- Born: 1761
- Died: 1823 (aged 61–62) Bury Street, St. James', London
- Spouse: Jane MacLeod (m. 1782)
- Children: Barlow Macleod 5 daughters (including Susan and Margaret)
- Military career
- Allegiance: United Kingdom of Great Britain and Ireland
- Rank: Colonel
- Commands: Princess Charlotte of Wales Loyal Fencible Highlanders
- Conflicts: Napoleonic Wars

= John Macleod of Colbecks =

British soldier of the Napoleonic Wars (1761–1823)

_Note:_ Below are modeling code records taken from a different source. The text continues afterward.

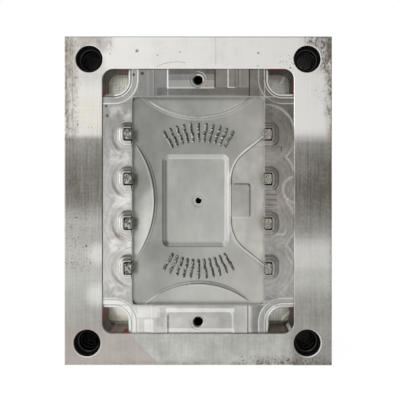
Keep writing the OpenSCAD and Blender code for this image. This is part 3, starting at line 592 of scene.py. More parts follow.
# %% Levels of the strips
LEFT_STRIP = (
    (-105, 0.5), (-91, 0.52), (-72, 0.68), (-52, 0.58), (-33, 0.63), (-14, 0.56), (6, 0.6),
    (25, 0.56), (45, 0.45), (64, 0.48), (75, 0.42), (84, 0.38), (105, 0.36),
)  # fmt: skip
RIGHT_STRIP = (
    (-105, 0.37), (-88, 0.38), (-72, 0.42), (-52, 0.36), (-33, 0.37), (-14, 0.35), (6, 0.31),
    (25, 0.3), (45, 0.31), (64, 0.24), (84, 0.17), (105, 0.16),
)  # fmt: skip
LOWER_STRIP = (
    (-60, 0.7), (-30, 0.63), (0, 0.53), (30, 0.49), (44, 0.53), (50, 0.63), (53, 0.31), (60, 0.26),
)  # fmt: skip
BANDS = (
    (-29, 15.5, 123.5, 130, 0.5, -0.11), (-29, 15.5, 110.8, 117.2, 0.6, 0.12),
    (-40, 49, 103.4, 110.4, 0.5, -0.09), (-58, -44, 103, 128, 0.8, 0.02),
    (49.5, 59, 103, 128, 0.6, -0.06), (-31, 35, -108.4, -104.6, 0.4, 0.3),
    (-31, 35, -128.4, -124.5, 0.5, 0.22), (-59, -38, -113, -104, 1.0, 0.14),
    (-52, -44, -128, -116, 1.0, 0.2), (-40, -33, -122, -109, 1.0, -0.1),
)  # fmt: skip
left, upper = insert.x.ramp(8, -8), insert.u.ramp(-8, 8)
right, lower = 1 - left, 1 - upper
on_sides = side.ramp(63.5, 65)
side_level = left * insert.u.profile(*LEFT_STRIP) + right * insert.u.profile(*RIGHT_STRIP)
end_level = upper * 0.29 + lower * insert.x.profile(*LOWER_STRIP)
patchy = insert.noise(75, 4, 0.6)
strip_level = on_sides * side_level + (1 - on_sides) * end_level
strip_level = strip_level * (0.62 + patchy * 0.76) + insert.patches(BANDS)
print("bands", len(BANDS))

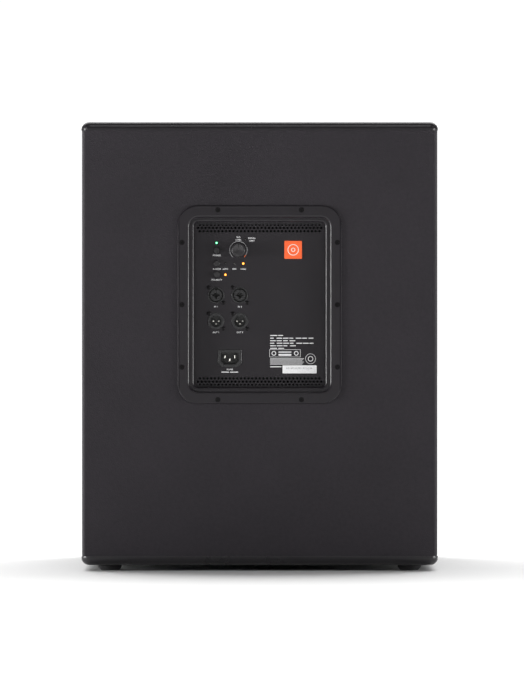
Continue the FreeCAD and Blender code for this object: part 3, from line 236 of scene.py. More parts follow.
def plywood():
    """Birch plywood: long grain, pores and slow colour drift."""
    f = Finish("birch_plywood", (0.52, 0.36, 0.2), 0.62, Specular_IOR_Level=0.35)
    along = f.stretched(1.0, 1.0, 0.08)
    grain = f.noise(3.5, detail=6.0, roughness=0.65, distortion=0.6, place=along)
    pores = f.noise(0.6, detail=2.0, place=along)
    shades = (0.32, (0.36, 0.23, 0.11)), (0.5, (0.5, 0.345, 0.19)), (0.7, (0.62, 0.46, 0.27))
    f.link(f.ramp(grain, *shades), f.shader.inputs["Base Color"])
    return f.bump(f.combined(grain, pores, scale=0.6), 0.12, 0.6).rough(pores, 0.52, 0.72)


def moulded(name, colour, roughness, grain=0.9, depth=0.07, **sockets):
    """Spark-eroded moulded plastic: rounded grains, slight flow marks."""
    f = Finish(name, colour, roughness, **sockets)
    texture = f.cells(grain, "SMOOTH_F1", smooth=0.8)
    fine = f.noise(grain * 0.45, detail=2.0)
    f.bump(f.combined(texture, fine, scale=0.6), depth, 0.7)
    flow = f.noise(38.0, detail=3.0, distortion=0.8)
    f.tinted(f.combined(flow, fine, scale=0.5), 0.93, 1.07, 0.45, 0.95)
    return f.rough(flow, roughness - 0.01, roughness + 0.02)


def tray_moulding():
    """The amplifier tray: semi-gloss, but matt along the flange's left and right edges."""
    matt_from, matt_to = 108.5 * MM, 110.5 * MM
    f = moulded("tray_plastic_finish", (0.0118, 0.0098, 0.0125), 0.32, grain=0.8, depth=0.03)
    apart = f.node("ShaderNodeSeparateXYZ")
    f.link(f.place, apart.inputs[0])
    across = f.node("ShaderNodeMath", operation="ABSOLUTE")
    f.link(apart.outputs["X"], across.inputs[0])
    gloss = f.ranged(across.outputs[0], 0.42, 0.1, matt_from, matt_to)
    f.link(gloss, f.shader.inputs["Specular IOR Level"])
    return f


def rubber(name, colour, roughness=0.78, grain=0.5):
    f = Finish(name, colour, roughness, Specular_IOR_Level=0.3)
    fine = f.noise(grain, detail=4.0)
    f.bump(fine, 0.05, 0.6)
    bloom = f.noise(14.0, detail=4.0, roughness=0.7)
    f.tinted(bloom, 0.8, 1.35, 0.35, 0.75)
    return f.rough(bloom, roughness - 0.1, roughness + 0.1)


def powder_coat(name, colour, roughness, peel=1.1, depth=0.05, **sockets):
    """Powder coat: a close orange peel with soft gloss changes."""
    f = Finish(name, colour, roughness, **sockets)
    skin = f.noise(peel, detail=2.0, roughness=0.5)
    f.bump(skin, depth, 0.8)
    cloud = f.noise(45.0, detail=3.0)
    f.tinted(f.combined(cloud, skin, scale=0.25), 0.92, 1.08, 0.42, 0.82)
    return f.rough(cloud, roughness - 0.05, roughness + 0.05)


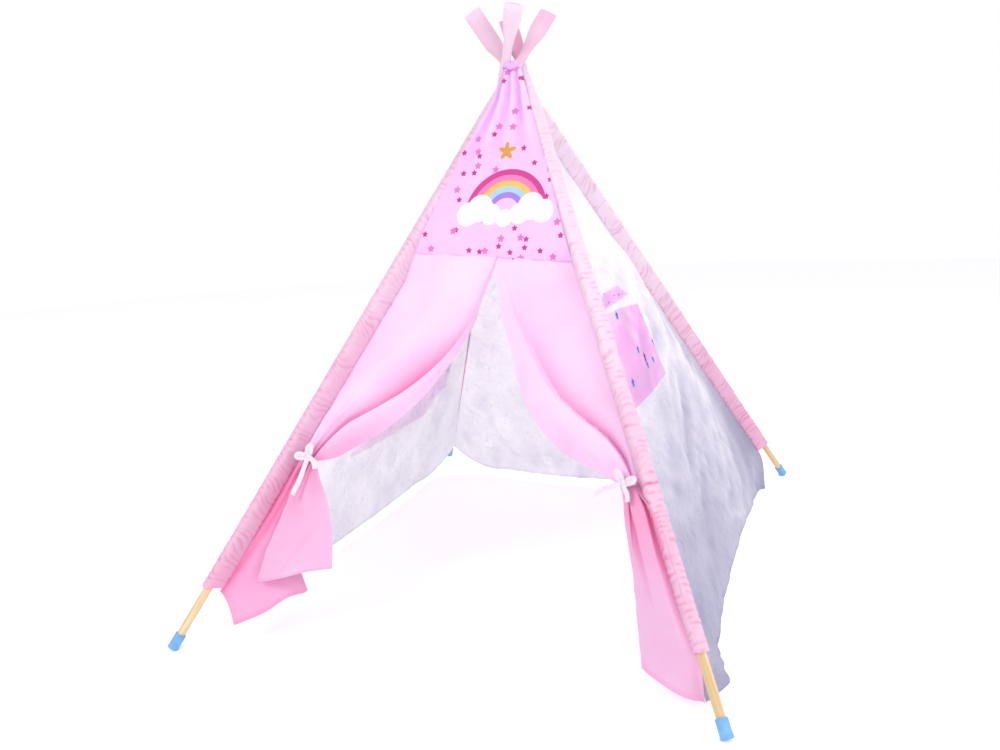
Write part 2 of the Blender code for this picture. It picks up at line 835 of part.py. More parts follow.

Colonel John Macleod of Colbecks (1761–1823) was a British soldier during the Napoleonic Wars. He was a son of Donald Macleod tacksman of Balallan in the Isle of Lewis and Jane the daughter of Malcolm Macleod 10th of Raasay. (Note: The grandfather of the subject of this biography is described as “Donald of Lewis” he had a son John, who bought an estate called Colbecks in Jamaica where he ran a successful plantation. On his return to Britain he was known as John MacLeod of Colbecks and on 17 March 1762 he registered arms as the representative of the MacLeods of Lewis. In his declaration he claimed to be heir-at-law of Roderick, last Baron of the Lewes. His first wife was Janet, daughter of Malcolm MacLeod of Raasay and widow of Iain Dubh MacKinnon.)

==Biography==
The Princess Charlotte of Wales or MacLeod Loyal Fencible Highlanders, as they were called, were raised by MacLeod, who was appointed as a Colonel in 1799. This was the last fencible regiment raised in the Highlands. It was inspected and embodied at Elgin, by Major-General Leith Hay in June 1799, and was sent at once to Ireland for active service. After three years in that country, the regiment embarked for England and was reduced at Tynemouth Barracks in June 1802. This does not mean that the regiment was disbanded; it may have existed for some years longer, in which case the final disbandment would have taken place on 7 January 1809.

During the 1810s, the Macleod family lived at Charlton Kings near Cheltenham in England, and were active in the social scene in the city. The composer Charles Edward Horn (1786–1849) knew them and dedicated Daughter of Love to "Mrs Macleod [an] aunt [of] the Countess of Loundoum, [and] a very delightful musician and singer".

Macleod died in 1823, as the following notice from Blackwood's Magazine of that year shows: "In Bury Street, St. James’, London, Colonel John MacLeod of Colbeck. His dead was the last of a branch of an ancient and distinguished clan".

==Family==
In 1782, MacLeod married Jane (or Jean) the daughter of John MacLeod of Raasay. They had one son, Barlow, and five daughters. Barlow and the four elder daughters died unmarried. The fifth child, Susan, married to Mr. Andrews and had two sons: Hastings (buried at Canterbury) and Greville. A daughter Margaret (died 1823) married to John Grant (1742-1793), the 1st laird of Kilgraston, with no issue.

==Legacy==
The piobaireachd (bagpipe music) Lament for MacLeod of Colbecks was probably written for Colonel John Macleod of Colbecks on his death in 1823.

In 1906, there was in the possession of Mr. M. C. MacLeod, Edinburgh, a presentation sword, bearing the following inscription:

Presented to Col. John MacLeod of Colbeck, late Col.
Commandant of the Princess Charlotte of Wales
Loyal Fencible Highlanders, —7th Jan. 1809.